As a rule, the members of the Board of Management are contractually obligated to acquire Covestro shares equivalent to 100% of the fixed compensation (as set at the start of their term) on their own account within three years of their initial appointment and to hold these shares for the duration of their service on the Board of Management. If their contracts are extended, this obligation is increased to the amount of the new fixed compensation. The Board of Management member in question must acquire Covestro shares equivalent to the difference within four years of starting the new period of service. The aforementioned rule was first applied in fiscal 2021. The previously applied share ownership guidelines are currently still applicable to the Board of Management members Dr. Markus Steilemann and Dr. Klaus Schäfer and stipulate that they purchase a specified number of Covestro shares by a predefined date. They have already fully met this requirement. They have to hold the shares they purchased for the duration of their Board of Management activities.

The following table lists the number of Covestro shares held by currently serving Board of Management members as of the reporting date.

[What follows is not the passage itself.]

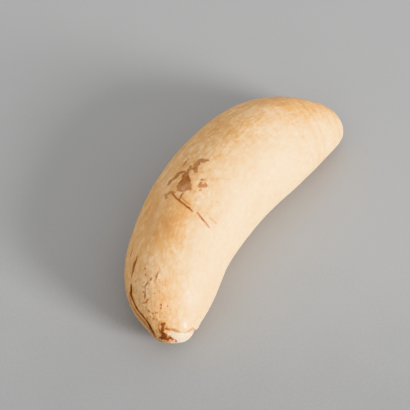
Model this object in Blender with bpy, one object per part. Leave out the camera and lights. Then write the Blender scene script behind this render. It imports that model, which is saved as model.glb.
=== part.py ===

Number of shares held by Board of Management members at reporting date

 

 

 

Board of Management member

 

Number of Covestro shares held

Dr. Markus Steilemann

 

23,100

Sucheta Govil

 

6,251

Dr. Klaus Schäfer

 

5,415

Dr. Thomas Toepfer

 

5,500

Malus and Clawback Clauses

According to the malus and clawback rules introduced in the year 2021, the Supervisory Board can withhold short-term and/or long-term variable compensation or request the return of variable compensation already paid out, either in whole or in part, at its discretion in the event of serious breaches of duty or compliance violations. Moreover, a clawback is possible when the calculation and payout was based on incorrect data.

The Supervisory Board has not exercised the right to claw back variable compensation, because no circumstances arose either before or during the reporting year 2021 that would have triggered this provision.

Benefits Associated with Ending Board of Management Service

If the term of Board of Management service is terminated early without good cause, the company fulfills its commitments up to the time the member leaves the company. In this case, payments to the Board of Management member, including fringe benefits, may not exceed two times annual compensation and may not compensate more than the remaining term of the employment contract (severance cap). Outstanding variable compensation components are paid out at the originally agreed times and conditions, i.e., they are not paid out in advance.

In the event of a change of control that results in a material change of status of an individual Board of Management member – e.g., change in company strategy or change in the Board of Management’s job responsibilities – the Board of Management member has the right to terminate the employment contract within 12 months of the change of control. When this right of termination is exercised or if the employment relationship is ended by mutual agreement on the company’s initiative within 12 months of the change of control, the Board of Management member is entitled to payment of severance of 2.5 times the fixed annual compensation. The amount of the severance payments, including fringe benefits, is limited to the remaining compensation up to the expiration of the employment contract and is subject to the severance cap.

Third-Party Benefits

In the reporting year, the Board of Management members were not promised nor did they receive, any benefits from third parties for their activities on the Board of Management.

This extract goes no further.